Sir Thomas Esmonde told us yesterday that we should not find land to be compared to Ireland anywhere else. I suppose he was scarcely alluding to this district. Still, I read in a book of statistics—and the fact is confirmed by my fellow-travellers—that County Kildare and Queen’s County, which we are now passing through, both rank amongst the most fertile parts of Ireland. At all events there is less misery in them now than in any other counties. Whenever, in Dublin, the poverty of the population was spoken of, I was always told that I must go to the south and west to really appreciate it.

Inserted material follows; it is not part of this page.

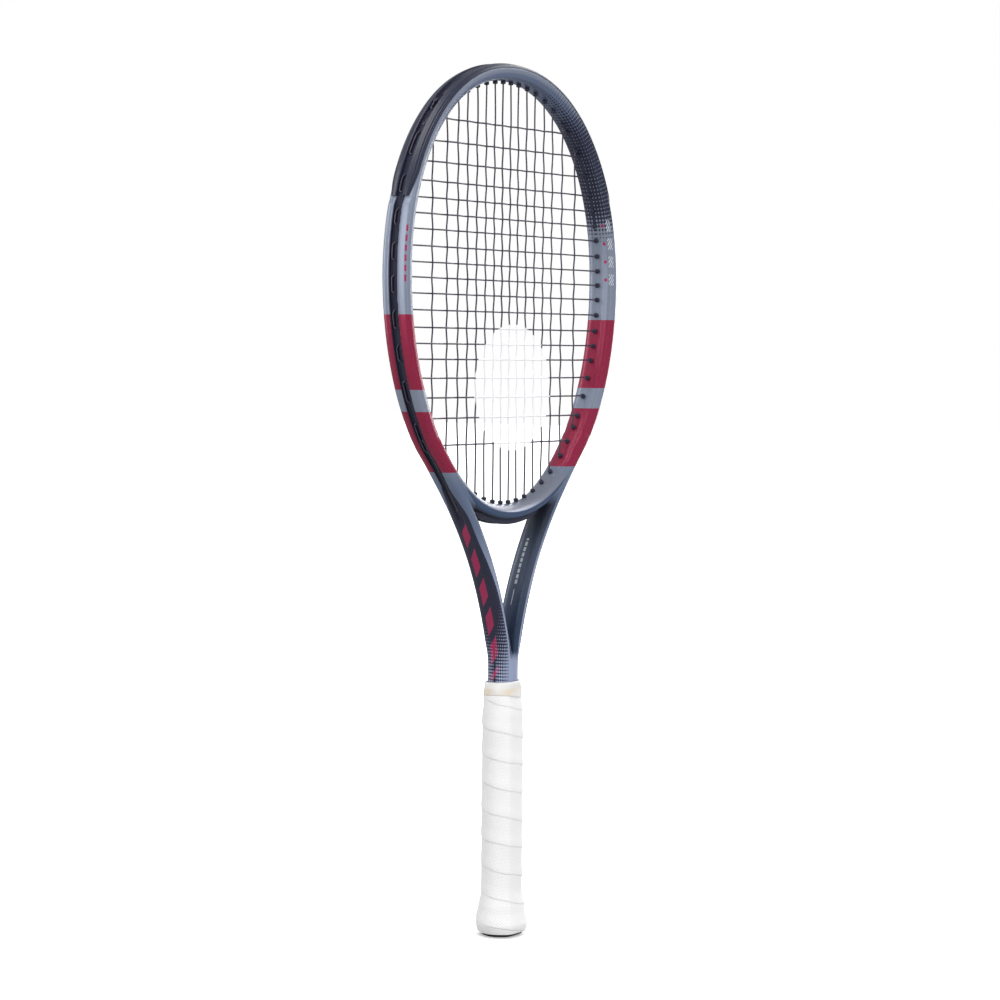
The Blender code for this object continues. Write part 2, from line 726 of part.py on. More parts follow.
def moved_up(ring, distance):
    return [point + Vector((0.0, 0.0, distance)) for point in ring]


def sleeve(name, outer, inner, paint):
    """Tube between two sets of rings that start and end at the same levels."""
    body = loft(name, outer, paint)
    bore = [moved_up(inner[0], -MM)] + inner[1:-1] + [moved_up(inner[-1], MM)]
    combine(body, loft(f"{name}_bore", bore), "DIFFERENCE")
    return body


def grip_wrap(paint):
    outer = [grip_ring(z, 0.0) for z in grip_levels()]
    inner = [grip_ring(z, GRIP_THICKNESS) for z in grip_levels()]
    return sleeve("grip_wrap", outer, inner, paint)


def finishing_tape(paint):
    """Tape over the grip's upper end and onto the shaft."""
    clearance = 1.5 * GAP
    over_grip = grip_levels()[-1] + 2 * GAP

    def rings(thickness):
        covered = [grip_ring(z, -clearance - thickness) for z in (TAPE_FOOT, over_grip)]
        around = clearance + GAP + thickness
        return covered + [octagon(SHAFT_HALF_WIDTH + around, SHAFT_HALF_DEPTH + around, TAPE_TOP, 1.0)]
    return sleeve("finishing_tape", rings(TAPE_THICKNESS), rings(0.0), paint)


def pallet(name, sign, paint):
    """Half of the octagonal pallet: it closes around the shaft from the front (-1) or the back (1)."""
    inset = GRIP_THICKNESS + GAP
    skirt = inset + SKIRT_THICKNESS + GAP
    rings = []
    for z, depth in ((PALLET_FOOT, skirt), (SKIRT_TOP + GAP, skirt), (SKIRT_TOP + 3 * GAP, inset)):
        rings.append(octagon(GRIP_HALF_WIDTH - depth, GRIP_HALF_DEPTH - depth, z))
    rings += [grip_ring(z, inset) for z in (PALLET_SHOULDER, PALLET_TOP)]
    body = loft(name, rings, paint)
    far = 240 * MM
    other_half = ((-far, sign * GAP / 2, -far), (far, -sign * far, far))
    combine(body, boxes(f"{name}_split", [other_half]), "DIFFERENCE")
    tenon = (TENON_HALF_SIZE + GAP) * 1.05
    neck = (SHAFT_HALF_DEPTH + GAP) * 1.04
    bore = [octagon(tenon, tenon, PALLET_FOOT - 5 * MM, 1.0), octagon(tenon, tenon, PALLET_TOP - 6 * MM, 1.0),
            octagon(neck, neck, PALLET_TOP + 4 * MM, 1.0)]
    combine(body, loft(f"{name}_bore", bore), "DIFFERENCE")
    leg = sign * STAPLE_HALF
    legs = []
    for side in (-1, 1):
        low = (side * (STAPLE_TIP - GAP), leg - 2 * GAP, STAPLE_LEVEL - 2 * GAP)
        legs.append((low, (side * GRIP_HALF_WIDTH, leg + 2 * GAP, STAPLE_LEVEL + 2 * GAP)))
    combine(body, boxes(f"{name}_leg_holes", legs), "DIFFERENCE")
    return body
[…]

This leads me to make a comparison that again seems to contradict the assertions of the orator at Rathmines. Sir Thomas told us that emigration was one of the chief causes of the ruin of Ireland. Now, Queen’s County, which suffered enormously from famine in 1847, is precisely the county where there is the most visible diminution of the population. Queen’s County contained about 160,000 inhabitants in 1847; 153,000 in 1841. Its superficial area is 425,000 acres, of which 55,000 acres are absolutely unproductive. It was therefore necessary that 370,000 acres should feed 150,000 inhabitants. This makes almost one inhabitant to each two and a half acres, which is a very heavy average for a stock-raising country. It is not nearly so high with us, and it was evidently too much for the country, since many of the people died of hunger.